Angrist and Pischke: Saturated Model View

The cleanest interpretation of regression comes from saturated models with discrete covariates, an approach emphasized by Angrist and coauthors. If \(X\) takes only a small number of values and the regression fully saturates those cells, then OLS is just averaging within-cell treatment-control differences. In that case, regression is a dressed-up version of exact matching.

That perspective is helpful because it shows where the causal content comes from. The coefficient is credible when comparisons are being made within genuinely comparable covariate cells. But it also shows the limitation immediately: with continuous or high-dimensional covariates, literal saturation is impossible and the argument breaks down. At that point, OLS is no longer exact within-cell adjustment. It is a parametric approximation that extrapolates across covariate values. That is often reasonable, but it is no longer harmless.

Bottom Line

OLS does not inherently estimate a causal effect. It estimates a linear projection coefficient that becomes causal only under additional assumptions.
Aronow and Samii show that regression adjustment targets a weighted causal estimand in large samples rather than automatically targeting the sample ATE.
Chattopadhyay and Zubizarreta make this weighting interpretation exact in finite samples and turn it into a useful diagnostic tool.
With heterogeneous treatment effects, Słoczyński shows that OLS becomes a weighted average of group-specific effects, often interpretable as ATT- and ATU-type objects, and the smaller treatment arm gets more weight.
Saturated regressions with discrete covariates are the clean benchmark.

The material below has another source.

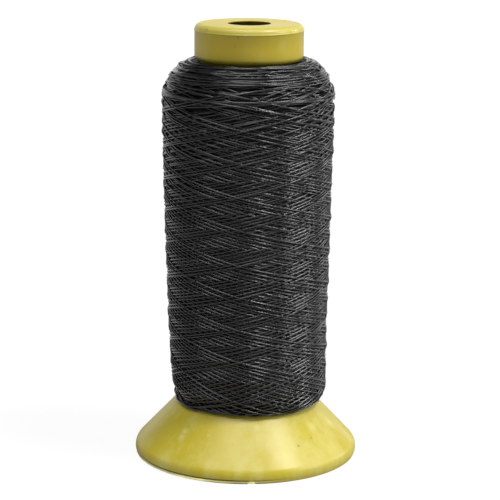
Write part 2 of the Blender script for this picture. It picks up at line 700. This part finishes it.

With continuous \(X\), standard OLS necessarily relies on approximation and implicit weighting.

Where to Learn More

Aronow and Samii (2016) is the right place to start if you want the representativeness argument behind regression adjustment. Chattopadhyay and Zubizarreta (2023) is the most useful paper for understanding exact implied weights in finite samples. Słoczyński (2022) is now the canonical reference on how heterogeneous treatment effects distort the interpretation of the OLS coefficient. For the saturated-regression perspective, I would still point readers to Angrist and Pischke (2009), which makes clear why exact matching logic breaks down once covariates become continuous.

References

Angrist, J. D., & Pischke, J. S. (2009). Mostly harmless econometrics: An empiricist’s companion. Princeton university press.

Aronow, P. M., & Samii, C. (2016). Does regression produce representative estimates of causal effects? American Journal of Political Science, 60(1), 250-267.

Chattopadhyay, A., & Zubizarreta, J. R. (2023). On the implied weights of linear regression for causal inference. Biometrika, 110(3), 615-629.

Słoczyński, T. (2022). Interpreting OLS estimands when treatment effects are heterogeneous: Smaller groups get larger weights. Review of Economics and Statistics, 104(3), 501-509.